Task details
In the entries that follow, how many lines hold the string "object"? Give only that number.

Extracted entries
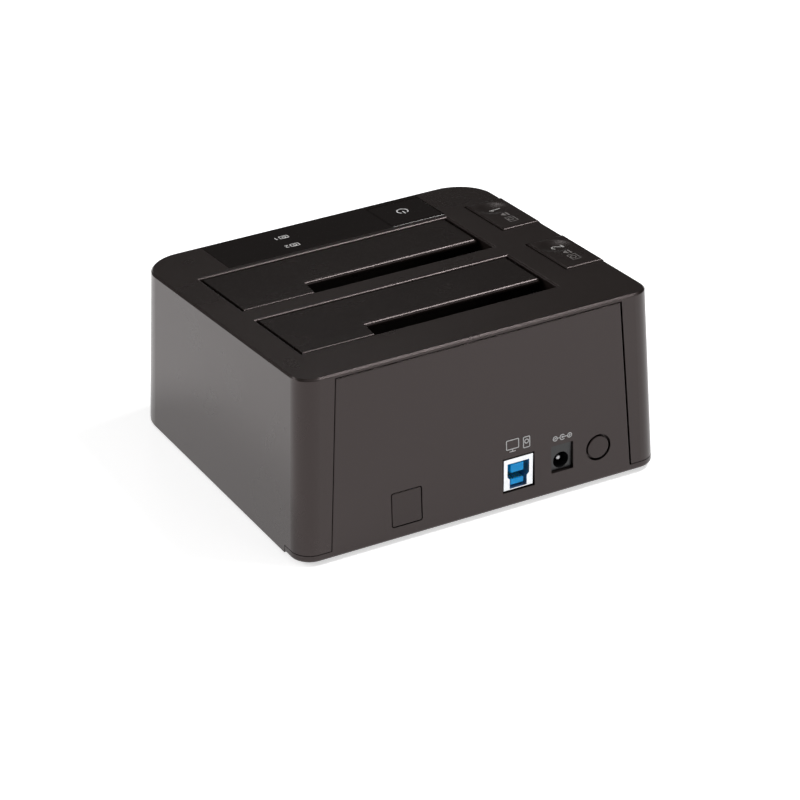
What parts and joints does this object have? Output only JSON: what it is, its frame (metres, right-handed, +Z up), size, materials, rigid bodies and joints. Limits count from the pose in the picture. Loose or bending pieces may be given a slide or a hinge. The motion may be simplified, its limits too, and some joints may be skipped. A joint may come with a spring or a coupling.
{
  "type": "hard drive docking station",
  "caption": "Upright docking station with sprung flap doors over its drive bays, eject buttons beside them, a power key in a smoked strip, and data and power sockets at the rear.",
  "frame": {"origin": "middle of the footprint on the table", "axes": "+Z up, sockets at +Y, indicator strip at -Y, eject buttons at -X"},
  "size_m": [0.148, 0.1349, 0.0722],
  "materials": {
    "shell_plastic": "fine satin texture",
    "tray_plastic": "fine satin texture",
    "plug_plastic": "satin",
    "flap_plastic": "fine satin texture",
    "button_plastic": "fine satin texture",
    "cage_plastic": "moulded",
    "lever_plastic": "moulded",
    "strip_gloss": "smoked, polished",
    "key_gloss": "smoked, polished",
    "foot_rubber": "matt",
    "board_green": "solder mask",
    "screw_steel": "zinc plated",
    "pin_steel": "ground",
    "spring_steel": "drawn wire",
    "switch_body": "moulded",
    "switch_plunger": "moulded",
    "led_lens": "diffused",
    "chip_black": "moulded",
    "sink_aluminium": "extruded",
    "can_aluminium": "sleeved",
    "coil_grey": "ferrite",
    "socket_black": "moulded",
    "contact_gold": "gold plated",
    "usb_metal": "nickel plated",
    "usb_blue": "moulded",
    "jack_black": "moulded",
    "jack_pin": "nickel plated",
    "lead_grey": "ribbon",
    "socket_white": "moulded"
  },
  "bodies": {
    "case": {"top_shell": "shell_plastic", "base_tray": "tray_plastic", "feet": "foot_rubber", "square_blank": "plug_plastic", "round_blank": "plug_plastic", "lens_strip": "strip_gloss", "front_board": "board_green", "front_board_screws": "screw_steel", "tact_switch": "switch_body", "status_leds": "led_lens", "flap_pin_1": "pin_steel", "flap_pin_2": "pin_steel", "lever_pin_1": "pin_steel", "lever_pin_2": "pin_steel", "drive_cage": "cage_plastic", "case_screws": "screw_steel", "cage_screws": "screw_steel", "board_screws": "screw_steel", "main_board": "board_green", "bridge_chip": "chip_black", "heat_sink": "sink_aluminium", "capacitors": "can_aluminium", "coils": "coil_grey", "sata_socket_1": "socket_black", "sata_socket_2": "socket_black", "sata_contacts": "contact_gold", "usb_shell": "usb_metal", "usb_tongue": "usb_blue", "usb_contacts": "contact_gold", "dc_jack": "jack_black", "dc_pin": "jack_pin", "board_lead": "lead_grey", "lead_sockets": "socket_white"},
    "flap_1": {"flap_1": "flap_plastic", "flap_spring_1": "spring_steel"},
    "flap_2": {"flap_2": "flap_plastic", "flap_spring_2": "spring_steel"},
    "eject_button_1": {"eject_button_1": "button_plastic", "button_spring_1": "spring_steel"},
    "eject_button_2": {"eject_button_2": "button_plastic", "button_spring_2": "spring_steel"},
    "ejector_lever_1": {"ejector_lever_1": "lever_plastic"},
    "ejector_lever_2": {"ejector_lever_2": "lever_plastic"},
    "power_key": {"power_key": "key_gloss", "switch_plunger": "switch_plunger"}
  },
  "joints": [
    {"name": "flap_1_hinge", "type": "hinge", "parent": "case", "child": "flap_1", "pos_m": [0.00735, -0.03366, 0.06137], "axis": [-1, 0, 0], "range_deg": [0, 84], "stiffness_Nm_per_rad": 0.003, "springref_deg": -51.57},
    {"name": "flap_2_hinge", "type": "hinge", "parent": "case", "child": "flap_2", "pos_m": [0.00735, 0.01134, 0.06491], "axis": [-1, 0, 0], "range_deg": [0, 84], "stiffness_Nm_per_rad": 0.003, "springref_deg": -51.57},
    {"name": "eject_1_press", "type": "slide", "parent": "case", "child": "eject_button_1", "axis": [0, 0, -1], "range_m": [0, 0.003], "stiffness_N_per_m": 700, "springref_m": -0.002, "deforming": ["button_spring_1"]},
    {"name": "eject_2_press", "type": "slide", "parent": "case", "child": "eject_button_2", "axis": [0, 0, -1], "range_m": [0, 0.003], "stiffness_N_per_m": 700, "springref_m": -0.002, "deforming": ["button_spring_2"]},
    {"name": "lever_1_pivot", "type": "hinge", "parent": "case", "child": "ejector_lever_1", "pos_m": [-0.0525, -0.0123, 0.0215], "axis": [0, -1, 0], "range_deg": [0, 17.2]},
    {"name": "lever_2_pivot", "type": "hinge", "parent": "case", "child": "ejector_lever_2", "pos_m": [-0.0525, 0.0327, 0.0215], "axis": [0, -1, 0], "range_deg": [0, 17.2]},
    {"name": "power_press", "type": "slide", "parent": "case", "child": "power_key", "axis": [0, 0.0785, -0.9969], "range_m": [0, 0.0005], "stiffness_N_per_m": 1500, "springref_m": -0.0005}
  ],
  "couplings": [
    {"joint": "lever_1_pivot", "follows": "eject_1_press", "rad_per_m": 95.24},
    {"joint": "lever_2_pivot", "follows": "eject_2_press", "rad_per_m": 95.24}
  ]
}
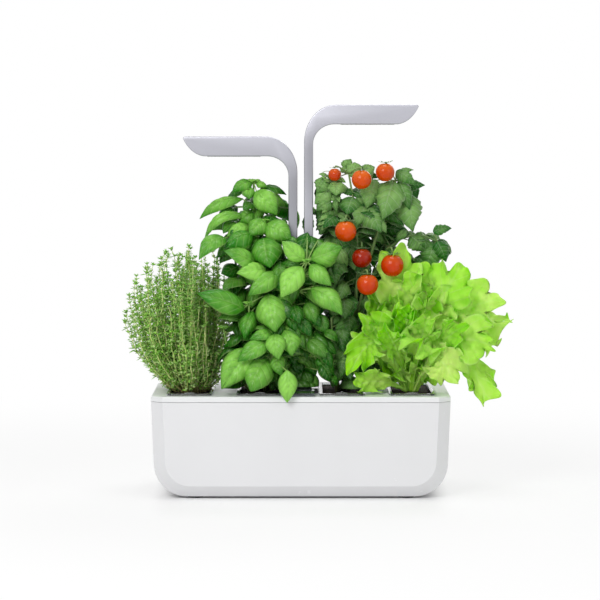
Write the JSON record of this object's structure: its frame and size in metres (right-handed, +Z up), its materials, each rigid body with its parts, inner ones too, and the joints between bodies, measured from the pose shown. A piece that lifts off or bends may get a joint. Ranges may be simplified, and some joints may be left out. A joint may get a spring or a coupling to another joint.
{
  "type": "countertop hydroponic garden",
  "caption": "Countertop hydroponic garden: glossy white water tank, lift-off deck with planted pots, sliding bent lamps on slim posts, refill flap over a level float, push button.",
  "frame": {"origin": "middle of the flat pad in the centre of the tank's underside, level with the faces of the feet", "axes": "+Z up, +X to the right seen from the front, +Y to the rear; the front faces -Y"},
  "size_m": [0.4517, 0.1909, 0.447],
  "materials": {
    "tank_plastic": "gloss",
    "deck_plastic": "gloss",
    "foot_rubber": "matte",
    "pot_plastic": "gloss",
    "growing_medium": "matte",
    "wick_felt": "matte",
    "console_black": "gloss",
    "housing_plastic": "matte",
    "screw_steel": "satin",
    "circuit_board": "satin",
    "lead_sheath": "matte",
    "flap_plastic": "gloss",
    "float_plastic": "satin",
    "post_coat": "satin",
    "arm_aluminium": "satin",
    "collar_plastic": "satin",
    "contact_brass": "satin",
    "lens_plastic": "satin",
    "led_board_white": "matte",
    "thyme_foliage": "matte",
    "basil_foliage": "satin",
    "tomato_foliage": "matte",
    "tomato_skin": "gloss",
    "lettuce_foliage": "satin"
  },
  "bodies": {
    "tank": {"tank": "tank_plastic", "foot_front_left": "foot_rubber", "foot_front_right": "foot_rubber", "foot_rear_left": "foot_rubber", "foot_rear_right": "foot_rubber"},
    "deck": {"deck": "deck_plastic", "pot_1": "pot_plastic", "pot_2": "pot_plastic", "pot_3": "pot_plastic", "pot_4": "pot_plastic", "soil_1": "growing_medium", "soil_2": "growing_medium", "soil_3": "growing_medium", "soil_4": "growing_medium", "wick_1": "wick_felt", "wick_2": "wick_felt", "wick_3": "wick_felt", "wick_4": "wick_felt", "console_housing": "housing_plastic", "console_cover": "console_black", "console_screw_front": "screw_steel", "console_screw_rear": "screw_steel", "control_board": "circuit_board", "led_driver_board": "circuit_board", "power_inlet": "housing_plastic", "inlet_lead": "lead_sheath", "refill_chute": "tank_plastic", "flap_pin": "screw_steel", "post_left": "post_coat", "post_right": "post_coat", "post_cap_left": "collar_plastic", "post_cap_right": "collar_plastic", "contact_strip_left": "contact_brass", "contact_strip_right": "contact_brass", "thyme_plant": "thyme_foliage", "basil_plant": "basil_foliage", "tomato_plant": "tomato_foliage", "lettuce_plant": "lettuce_foliage", "tomato_fruit_1": "tomato_skin", "tomato_fruit_2": "tomato_skin", "tomato_fruit_3": "tomato_skin", "tomato_fruit_4": "tomato_skin", "tomato_fruit_5": "tomato_skin", "tomato_fruit_6": "tomato_skin", "tomato_fruit_7": "tomato_skin"},
    "lamp_left": {"lamp_arm_left": "arm_aluminium", "lamp_lens_left": "lens_plastic", "led_board_left": "led_board_white", "lamp_lead_left": "lead_sheath", "sleeve_collar_left": "collar_plastic"},
    "lamp_right": {"lamp_arm_right": "arm_aluminium", "lamp_lens_right": "lens_plastic", "led_board_right": "led_board_white", "lamp_lead_right": "lead_sheath", "sleeve_collar_right": "collar_plastic"},
    "refill_flap": {"refill_flap": "flap_plastic"},
    "level_float": {"level_float": "float_plastic"},
    "power_button": {"power_button": "housing_plastic"}
  },
  "joints": [
    {"name": "deck_lift", "type": "slide", "parent": "tank", "child": "deck", "axis": [0, 0, 1], "range_m": [0, 0.12]},
    {"name": "lamp_left_height", "type": "slide", "parent": "deck", "child": "lamp_left", "axis": [0, 0, 1], "range_m": [-0.02, 0.0367]},
    {"name": "lamp_right_height", "type": "slide", "parent": "deck", "child": "lamp_right", "axis": [0, 0, 1], "range_m": [-0.02, 0]},
    {"name": "refill_flap_hinge", "type": "hinge", "parent": "deck", "child": "refill_flap", "pos_m": [0, -0.0495, 0.1198], "axis": [-1, 0, 0], "range_deg": [0, 95]},
    {"name": "float_rise", "type": "slide", "parent": "deck", "child": "level_float", "axis": [0, 0, 1], "range_m": [0, 0.02]},
    {"name": "power_button_press", "type": "slide", "parent": "deck", "child": "power_button", "axis": [0, 0, -1], "range_m": [0, 0.001], "stiffness_N_per_m": 400}
  ]
}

Output for this exercise
2